* SHORT PROBLEM *
Lines containing the string "context" are to be collected in full.
— Start of EXCERPTED DATA —
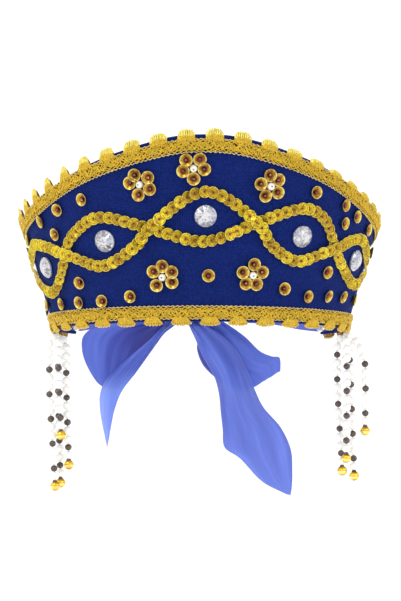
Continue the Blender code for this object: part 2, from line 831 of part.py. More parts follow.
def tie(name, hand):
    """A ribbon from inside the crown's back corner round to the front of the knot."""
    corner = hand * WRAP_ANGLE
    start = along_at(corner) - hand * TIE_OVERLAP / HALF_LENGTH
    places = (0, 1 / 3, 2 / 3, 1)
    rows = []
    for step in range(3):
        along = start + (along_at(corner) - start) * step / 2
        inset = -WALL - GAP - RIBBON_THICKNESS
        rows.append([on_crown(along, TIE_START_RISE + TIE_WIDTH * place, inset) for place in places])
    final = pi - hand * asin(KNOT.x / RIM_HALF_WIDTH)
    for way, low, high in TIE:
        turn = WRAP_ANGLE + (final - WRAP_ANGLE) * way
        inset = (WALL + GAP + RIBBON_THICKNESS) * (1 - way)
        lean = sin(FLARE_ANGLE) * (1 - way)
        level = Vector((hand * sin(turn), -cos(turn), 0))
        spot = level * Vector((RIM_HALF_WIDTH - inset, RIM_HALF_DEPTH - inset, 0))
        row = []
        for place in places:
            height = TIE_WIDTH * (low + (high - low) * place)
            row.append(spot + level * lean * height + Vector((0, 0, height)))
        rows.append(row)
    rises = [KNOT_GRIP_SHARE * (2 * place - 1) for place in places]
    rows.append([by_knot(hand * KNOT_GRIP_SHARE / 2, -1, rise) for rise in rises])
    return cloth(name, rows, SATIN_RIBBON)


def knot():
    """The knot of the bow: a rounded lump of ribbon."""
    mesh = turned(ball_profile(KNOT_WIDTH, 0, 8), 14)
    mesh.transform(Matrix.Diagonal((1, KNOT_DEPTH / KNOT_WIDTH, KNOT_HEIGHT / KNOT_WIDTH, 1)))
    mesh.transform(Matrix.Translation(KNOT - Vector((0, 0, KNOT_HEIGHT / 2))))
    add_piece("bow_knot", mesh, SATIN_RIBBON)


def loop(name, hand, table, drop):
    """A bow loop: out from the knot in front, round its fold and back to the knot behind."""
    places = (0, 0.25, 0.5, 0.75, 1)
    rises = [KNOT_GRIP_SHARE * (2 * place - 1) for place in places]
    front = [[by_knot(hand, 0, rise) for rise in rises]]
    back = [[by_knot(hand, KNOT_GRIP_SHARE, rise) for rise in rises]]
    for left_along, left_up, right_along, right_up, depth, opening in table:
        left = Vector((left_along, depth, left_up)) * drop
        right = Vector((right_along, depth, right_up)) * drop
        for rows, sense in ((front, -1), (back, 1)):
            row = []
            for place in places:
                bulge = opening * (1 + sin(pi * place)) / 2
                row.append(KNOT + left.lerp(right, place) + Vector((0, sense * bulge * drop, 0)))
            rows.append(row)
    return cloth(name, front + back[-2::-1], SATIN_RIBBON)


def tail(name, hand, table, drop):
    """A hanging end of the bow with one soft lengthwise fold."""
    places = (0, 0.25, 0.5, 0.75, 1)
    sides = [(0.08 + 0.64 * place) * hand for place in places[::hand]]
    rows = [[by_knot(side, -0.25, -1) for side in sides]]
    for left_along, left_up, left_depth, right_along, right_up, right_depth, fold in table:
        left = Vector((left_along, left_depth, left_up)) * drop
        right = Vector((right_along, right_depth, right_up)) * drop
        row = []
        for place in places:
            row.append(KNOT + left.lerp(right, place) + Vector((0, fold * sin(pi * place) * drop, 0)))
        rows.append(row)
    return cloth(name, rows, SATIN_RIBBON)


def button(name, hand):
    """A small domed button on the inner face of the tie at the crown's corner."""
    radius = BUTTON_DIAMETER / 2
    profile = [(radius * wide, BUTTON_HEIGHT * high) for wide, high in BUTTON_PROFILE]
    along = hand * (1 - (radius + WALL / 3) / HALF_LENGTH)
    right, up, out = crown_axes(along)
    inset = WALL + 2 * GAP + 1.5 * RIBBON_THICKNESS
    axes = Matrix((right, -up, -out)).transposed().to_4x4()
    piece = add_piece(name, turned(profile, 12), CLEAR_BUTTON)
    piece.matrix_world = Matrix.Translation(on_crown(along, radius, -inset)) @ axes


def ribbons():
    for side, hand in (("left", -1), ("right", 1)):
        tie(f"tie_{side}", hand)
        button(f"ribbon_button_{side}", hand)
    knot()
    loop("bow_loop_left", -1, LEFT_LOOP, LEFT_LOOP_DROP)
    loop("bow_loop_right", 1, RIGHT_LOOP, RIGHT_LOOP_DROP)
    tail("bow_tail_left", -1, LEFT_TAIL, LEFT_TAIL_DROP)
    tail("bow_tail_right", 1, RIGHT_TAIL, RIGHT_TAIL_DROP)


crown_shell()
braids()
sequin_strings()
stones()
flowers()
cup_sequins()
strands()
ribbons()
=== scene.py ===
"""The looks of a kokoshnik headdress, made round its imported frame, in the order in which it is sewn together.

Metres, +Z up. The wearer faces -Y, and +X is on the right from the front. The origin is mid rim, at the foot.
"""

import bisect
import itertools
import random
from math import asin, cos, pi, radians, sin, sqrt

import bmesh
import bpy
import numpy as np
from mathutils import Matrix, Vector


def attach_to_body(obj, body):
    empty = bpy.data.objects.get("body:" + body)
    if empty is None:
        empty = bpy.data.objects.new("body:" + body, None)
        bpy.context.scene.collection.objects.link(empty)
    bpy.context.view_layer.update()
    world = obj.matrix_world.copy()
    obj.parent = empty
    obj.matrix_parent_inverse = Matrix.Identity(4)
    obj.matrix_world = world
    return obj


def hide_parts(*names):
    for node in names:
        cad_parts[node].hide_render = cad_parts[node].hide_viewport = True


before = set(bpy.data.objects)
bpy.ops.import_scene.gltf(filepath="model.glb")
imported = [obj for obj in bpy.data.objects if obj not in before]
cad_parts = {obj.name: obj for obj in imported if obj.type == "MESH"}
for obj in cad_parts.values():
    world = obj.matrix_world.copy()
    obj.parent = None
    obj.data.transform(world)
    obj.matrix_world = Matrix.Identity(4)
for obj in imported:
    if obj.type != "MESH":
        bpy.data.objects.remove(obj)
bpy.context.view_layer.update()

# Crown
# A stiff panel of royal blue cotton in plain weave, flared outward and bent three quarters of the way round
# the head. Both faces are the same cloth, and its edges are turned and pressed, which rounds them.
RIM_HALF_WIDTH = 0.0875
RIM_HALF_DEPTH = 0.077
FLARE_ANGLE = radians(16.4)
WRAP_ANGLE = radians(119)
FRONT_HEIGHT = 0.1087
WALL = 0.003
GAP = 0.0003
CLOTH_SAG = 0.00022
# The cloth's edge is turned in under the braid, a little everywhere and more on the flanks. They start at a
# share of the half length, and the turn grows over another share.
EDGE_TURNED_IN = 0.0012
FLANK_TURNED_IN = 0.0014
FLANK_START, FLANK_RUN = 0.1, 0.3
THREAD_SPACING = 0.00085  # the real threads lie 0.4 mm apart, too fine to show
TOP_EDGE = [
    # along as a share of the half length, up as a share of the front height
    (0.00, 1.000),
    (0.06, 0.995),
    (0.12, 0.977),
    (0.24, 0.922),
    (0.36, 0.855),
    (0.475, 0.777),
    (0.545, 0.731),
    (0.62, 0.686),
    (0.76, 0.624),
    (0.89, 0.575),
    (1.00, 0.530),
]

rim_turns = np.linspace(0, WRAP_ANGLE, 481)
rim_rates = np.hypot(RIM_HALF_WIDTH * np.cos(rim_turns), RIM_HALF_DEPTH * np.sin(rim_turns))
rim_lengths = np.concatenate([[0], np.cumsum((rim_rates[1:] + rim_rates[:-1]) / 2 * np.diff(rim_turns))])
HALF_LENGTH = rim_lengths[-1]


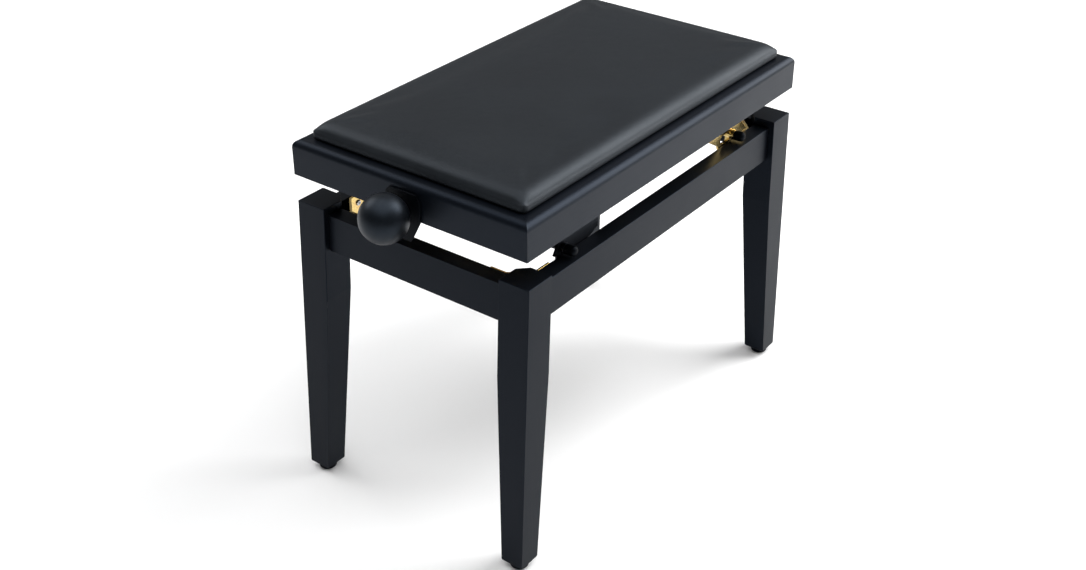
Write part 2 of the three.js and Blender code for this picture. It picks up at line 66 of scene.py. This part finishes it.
— End of EXCERPTED DATA —
* SOLUTION TO THE EXERCISE *
        bpy.context.scene.collection.objects.link(empty)
    bpy.context.view_layer.update()
bpy.context.view_layer.update()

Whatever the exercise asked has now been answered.